# 2GB Installed, Only showing 1.75GB



## VW BMW (Jun 21, 2008)

Ok so basically I didn't have this problem before, until i swapped for a new mobo, Instead of 2GB ram, it shows only 1.75. Anybody know why? and what can i do so that it can make it use all 2GB RAM?

Thanks...


----------



## Wrench97 (May 10, 2008)

Could we have your complete specs please
If OEM
Brand and Complete Model Number.
If a Custom Build
MotherBoard Brand. Model and Revision number
CPU
Power Supply Brand, Model, Total Watts, Amps on thr 12v Rail(s)
Video Card Brand, Model
Memory


----------



## VW BMW (Jun 21, 2008)

Custom built.

Mobo: Nvidia GeForce 7050-M-M DDR2 
CPU: AMD Athlon 64X2 Dual Core Processor 5000+ 2.9Ghz
Video card is a built in graphics card (nfroce 630a)
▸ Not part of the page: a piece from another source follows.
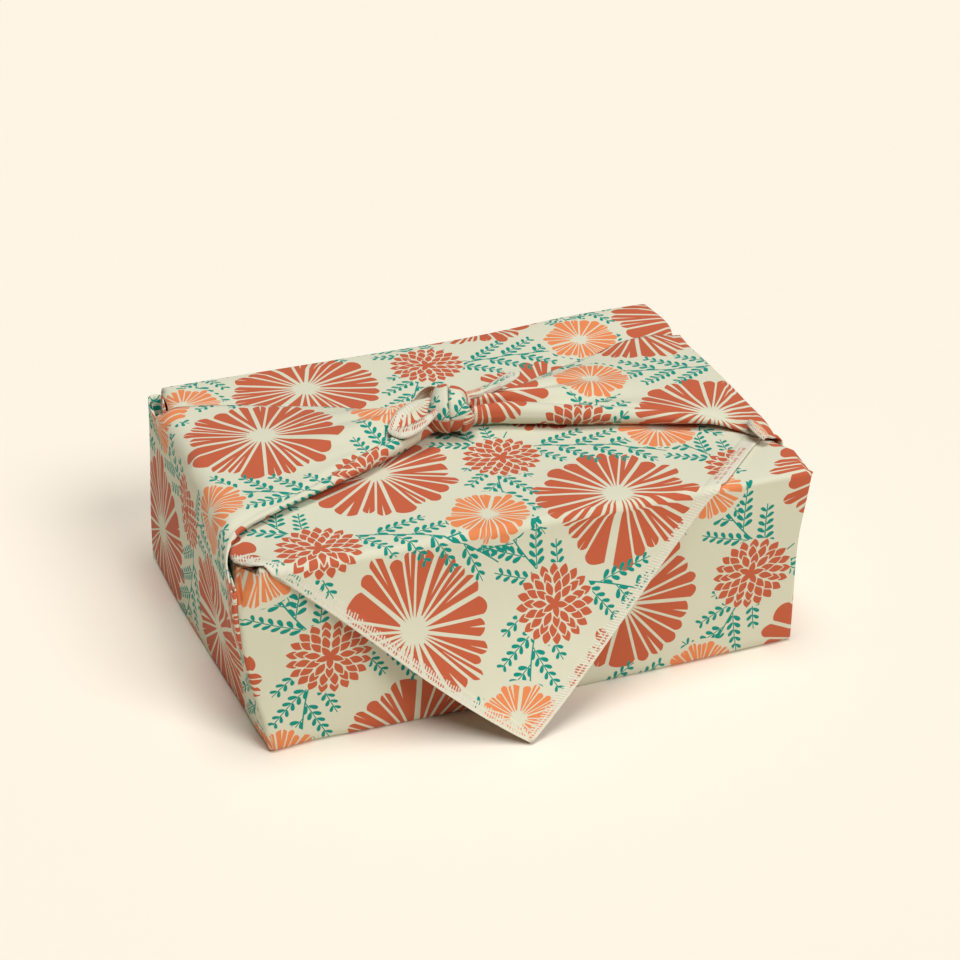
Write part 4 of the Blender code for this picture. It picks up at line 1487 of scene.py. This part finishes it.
build_leafy_stem()
print("Leafy stem takes", len(bpy.data.node_groups["Leafy stem"].nodes), "nodes")

# %% [markdown]
# The sprig bends: a parabola is taken off the height above its middle line before anything is drawn. Its
# branches stand on it as the leaves stand on a branch, and get shorter towards the tip.

# %% A sprig of leafy branches
BRANCH_SLANT = math.radians(36)
BRANCH_PITCH = 0.0170
BRANCH_REACH = (-0.014, 0.030)  # change in length from the sprig's foot to its tip, and length at the foot
BRANCHES_FROM = 0.004
BRANCHES_TO = 0.86  # share of the sprig's length
SPRIG_STEM_HALF = 0.00036


def build_sprig():
    w, given, out = new_group("Sprig", {"X": 0.0, "Y": 0.0, "Length": 0.088, "Bend": 3.0, "Leaf": 0.0052},
                              {"Mask": float})
    length = given["Length"]
    along = w.plus(given["X"], w.times(length, 0.5))
    across = w.minus(given["Y"], w.times(w.times(given["X"], given["X"]), given["Bend"]))
    off = w.size(across)
    side = w.above(across, 0.0)
    skewed = w.minus(along, w.times(off, 1 / math.tan(BRANCH_SLANT)))
    number = w.plus(w.over(skewed, BRANCH_PITCH), w.times(side, 0.5))
    foot = w.times(w.math("FLOOR", number), BRANCH_PITCH)
    from_foot = w.times(w.past_middle(number), BRANCH_PITCH)
    beside = w.times(from_foot, math.sin(BRANCH_SLANT))
    up_branch = w.times_plus(from_foot, math.cos(BRANCH_SLANT), w.over(off, math.sin(BRANCH_SLANT)))
    reach = w.times_plus(w.over(foot, length), *BRANCH_REACH)
    branch = w.group("Leafy stem", Along=up_branch, Across=beside, Length=reach, Leaf=given["Leaf"])[0]
    there = w.times(w.above(foot, BRANCHES_FROM), w.below(foot, w.times(length, BRANCHES_TO)))
    stem = w.edge(w.least(w.minus(SPRIG_STEM_HALF, off), along, w.minus(length, along)))
    w.set(out["Mask"], w.math("MAXIMUM", w.times(branch, there), stem))


build_sprig()
print("Sprig takes", len(bpy.data.node_groups["Sprig"].nodes), "nodes")

# %% [markdown]
# ## Laying out the print
# Fabric prints repeat in a half drop: every other column of the design is shifted down by half a repeat,
# so no rows or stripes show. Motifs could be scattered one by one, but a repeat covers any size of cloth.
# One group finds which repeat a place is in, and gives the place beside the motif's own middle, turned
# and shifted by that repeat's random numbers.

# %% Half-drop repeat
REPEAT_P = 0.108
REPEAT_Q = 0.104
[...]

Btw do you know how i can get my full system specs?


----------



## Wrench97 (May 10, 2008)

With the built in graphics is all I really needed to know, 256Meg is supplying the onboard video and the remainder 1.75Gig is what your seeing for the system. So you are using all 2Gig.


----------



## VW BMW (Jun 21, 2008)

Oh okay thanks..

So anyone know how i can get my full system specs without having to know it...i mean can my computer tell me somehow?


----------



## sobeit (Nov 11, 2007)

VW BMW said:


> Oh okay thanks..
> 
> So anyone know how i can get my full system specs without having to know it...i mean can my computer tell me somehow?


There are several good utilites out there but the one I use most often is belarc advisor

http://www.belarc.com/free_download.html


----------



## bhahar84 (Jan 7, 2008)

You can also use the Everest and the Aida32 to get the full detail of your PC specifications :grin:


----------



## Hxrxld (Jul 6, 2008)

A quick and easy way to see most (not all) of your pc specs is by entering: "dxdiag" in the RUN field.. Doesn't require any downloads or anything.. =)


----------